# What the exercise asks:
Show every line that has the string "object" in it.

# Records provided:

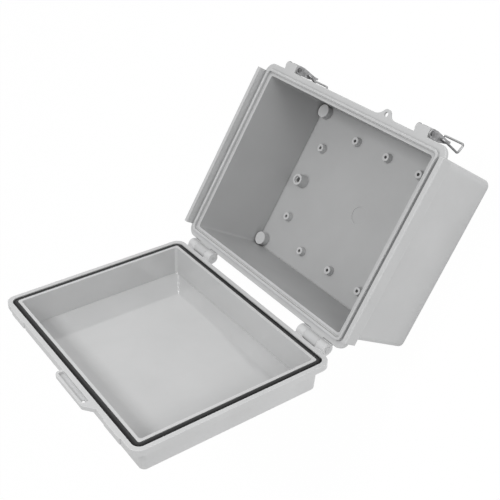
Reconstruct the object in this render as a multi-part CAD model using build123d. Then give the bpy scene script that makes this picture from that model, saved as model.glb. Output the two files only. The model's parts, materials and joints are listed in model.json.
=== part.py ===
from build123d import *
import math
import os

# Weatherproof electrical box: a deep moulded body, a shallow moulded cover on two hinges along one
# long side, and two steel draw latches on the other. Lengths are in millimetres.
#
# The origin is the centre of the body's back face. X runs along the hinge line, Y from the hinges
# to the latches and Z out of the back towards the opening. The cover is modelled shut and then
# swung open about the hinge line, as the box is stored.

# Opening and body walls
opening_length = 200.0
opening_width = 153.0
opening_corner = 2.4
body_depth = 82.6
body_floor = 4.7
body_inner_draft = 1.3
body_back_length = 205.4
body_back_width = 155.4
body_wall = 3.2
body_corner = 6.0
back_edge_round = 1.6

# Flange round the opening, with the seal rib that stands on it
flange_length = 221.8
flange_width = 174.0
flange_corner = 9.0
flange_thickness = 3.0
flange_edge_chamfer = 0.6
seal_half_length = 104.6
seal_half_width = 80.7
seal_corner = 4.2
rib_width = 2.2
rib_height = 3.2
rib_chamfer = 0.5
lip_groove_offset = 1.9
lip_groove_width = 0.9
lip_groove_depth = 0.3
channel_depth = 1.4

# Fences that flank the cover's rim on the two short sides
fence_thickness = 4.1
fence_half_length = 78.4
fence_front = 6.7
fence_back = 5.5
fence_round = 1.0

# Standoffs, bosses and posts on the body's floor
standoff_radius = 3.5
standoff_base_radius = 4.6
standoff_height = 4.6
standoff_hole_radius = 1.5
standoff_hole_depth = 7.2
outer_standoff_x = 40.6
outer_standoff_y = 56.9
side_standoff_x = 75.7
side_standoff_y = 36.3
boss_x = 79.6
boss_radius = 5.3
boss_base_radius = 6.4
boss_height = 9.5
boss_hole_radius = 2.5
boss_hole_depth = 11.5
boss_counterbore_radius = 3.5
boss_counterbore_depth = 1.6
post_x = 91.6
post_y = 68.2
post_radius = 6.2
post_height = 7.0
back_hole_radius = 2.1
back_hole_depth = 9.0
gate_mark_radius = 8.2
gate_mark_depth = 0.4

# Cover
cover_depth = 29.9
cover_top = 4.0
cover_inner_draft = 1.9
cover_top_length = 203.0
cover_top_width = 153.8
cover_wall = 2.9
cover_hinge_wall_extra = 3.0
cover_corner = 5.0
cover_edge_round = 2.0
rim_length = 221.2
rim_width = 173.4
rim_corner = 8.8
rim_height = 6.4
rim_edge_chamfer = 0.9
catch_width = 24.0
catch_reach = 0.9
cover_mouth_play = 0.2
cover_mouth_step = 0.8
rim_gap = 0.3

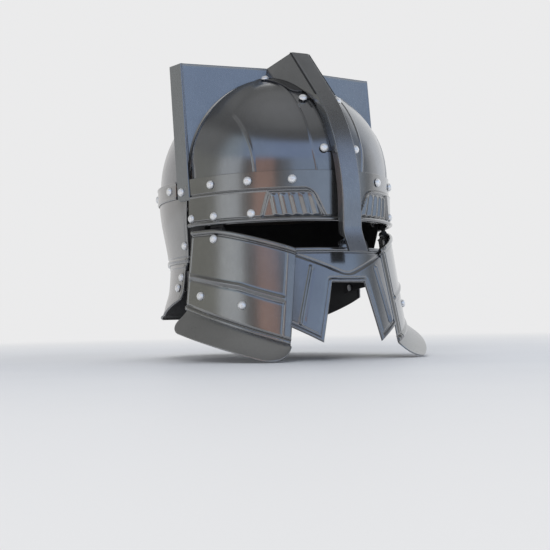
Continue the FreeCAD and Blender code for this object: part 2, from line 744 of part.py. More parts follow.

# Exercise output:
Reconstruct the object in this render as a multi-part CAD model using build123d. Then give the bpy scene script that makes this picture from that model, saved as model.glb. Output the two files only. The model's parts, materials and joints are listed in model.json.
Continue the FreeCAD and Blender code for this object: part 2, from line 744 of part.py. More parts follow.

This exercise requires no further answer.